Bug 2270408

Summary: 20% performance regression on XDP drop with mlx5 in ELN kernels (compared to RHEL 9 candidates)
Product: [Fedora] Fedora Reporter: Samuel Dobroň <sdobron>
Component: kernelAssignee: Kernel Maintainer List <kernel-maint>
Status: CLOSED MIGRATED QA Contact: Fedora Extras Quality Assurance <extras-qa>
Severity: medium Docs Contact:
Priority: unspecified    
Version: rawhideCC: acaringi, adscvr, airlied, alciregi, aokuliar, atomasov, bskeggs, dzickus, hdegoede, hladky.jiri, hpa, jarod, jhladky, josef, kernel-maint, linville, masami256, mchehab, ptalbert, scweaver, steved
Target Milestone: ---Keywords: Regression
Target Release: ---   
Hardware: Unspecified   
OS: Linux   
Whiteboard:
Fixed In Version: Doc Type: If docs needed, set a value
Doc Text:
Story Points: ---
Clone Of: Environment:
Last Closed: 2024-07-22 08:37:03 UTC Type: ---
Regression: --- Mount Type: ---
Documentation: --- CRM:
Verified Versions: Category: ---
oVirt Team: --- RHEL 7.3 requirements from Atomic Host:
Cloudforms Team: --- Target Upstream Version:
Embargoed:

Description Samuel Dobroň 2024-03-20 07:51:18 UTC
1. Please describe the problem:
We compared performance of ELN and RHEL9 candidate kernels and noticed significant drop in XDP drop [1] on mlx5 (25G).

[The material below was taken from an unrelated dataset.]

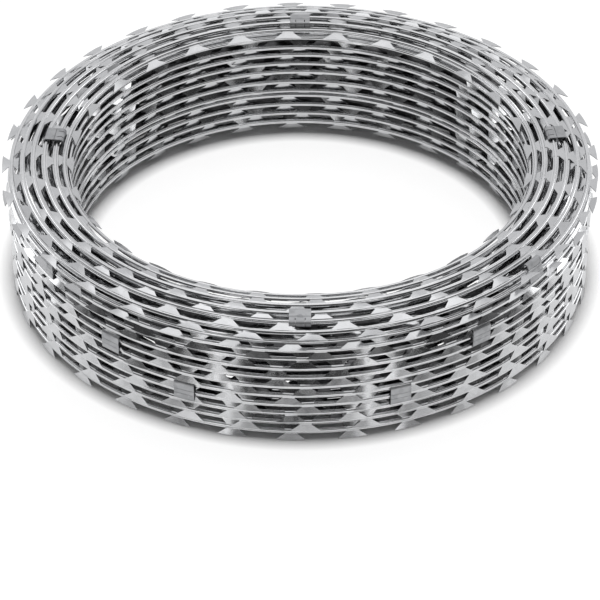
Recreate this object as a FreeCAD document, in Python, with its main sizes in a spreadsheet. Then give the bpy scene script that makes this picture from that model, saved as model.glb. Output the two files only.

On any rhel9 candidate kernel we are able to drop 19-20M pkts/sec but on an ELN kernels, we are reaching just 15M pkts/sec (CPU utillization remains the same - around 100%). 

We don't see such regression on ixgbe or i40e.


[1] https://github.com/xdp-project/xdp-tools/tree/master/xdp-bench#the-drop-command

2. What is the Version-Release number of the kernel:

kernel-6.4.0-0.rc6.20230616git40f71e7cd3c6.50.eln126
  https://koji.fedoraproject.org/koji/buildinfo?buildID=2217297

We tested just x86_64, not sure about other archs.

3. Did it work previously in Fedora? If so, what kernel version did the issue
   *first* appear?  Old kernels are available for download at
   https://koji.fedoraproject.org/koji/packageinfo?packageID=8 :

Yes, it (most likely) comes from some patch in mentioned kernel, the previous one (kernel-6.4.0-0.rc6.20230614gitb6dad5178cea.49.eln126 - https://koji.fedoraproject.org/koji/taskinfo?taskID=102148156) is ok.



4. Can you reproduce this issue? If so, please provide the steps to reproduce
   the issue below:

Reproducible always.

Steps:
- install affected kernel, kernel-modules-extra and kernel-modules-internal packages (for pktgen)
Traffic generator machine (wsfd-advnetlab65.anl.eng.rdu2.dc.redhat.com):
git clone https://github.com/torvalds/linux.git
cd linux/samples/pktgen/
./pktgen_sample03_burst_single_flow.sh -m MAC -d IP -i INF

DUT machine (receiver) (wsfd-advnetlab66.anl.eng.rdu2.dc.redhat.com):
dnf install -y git nano cmake clang llvm elfutils-libelf-devel libpcap-devel perf bpftool m4
git clone https://github.com/xdp-project/xdp-tools.git
cd xdp-tools/
./configure
make
./xdp-bench drop INF


5. Does this problem occur with the latest Rawhide kernel? To install the
   Rawhide kernel, run ``sudo dnf install fedora-repos-rawhide`` followed by
   ``sudo dnf update --enablerepo=rawhide kernel``:

Not sure, i've not checked.


6. Are you running any modules that not shipped with directly Fedora's kernel?:
No.


7. Please attach the kernel logs. You can get the complete kernel log
   for a boot with ``journalctl --no-hostname -k > dmesg.txt``. If the
   issue occurred on a previous boot, use the journalctl ``-b`` flag.
-

Reproducible: Always

Comment 5 Samuel Dobroň 2024-07-22 08:37:03 UTC
Migrated to jira - https://issues.redhat.com/browse/FC-1196 

Closing.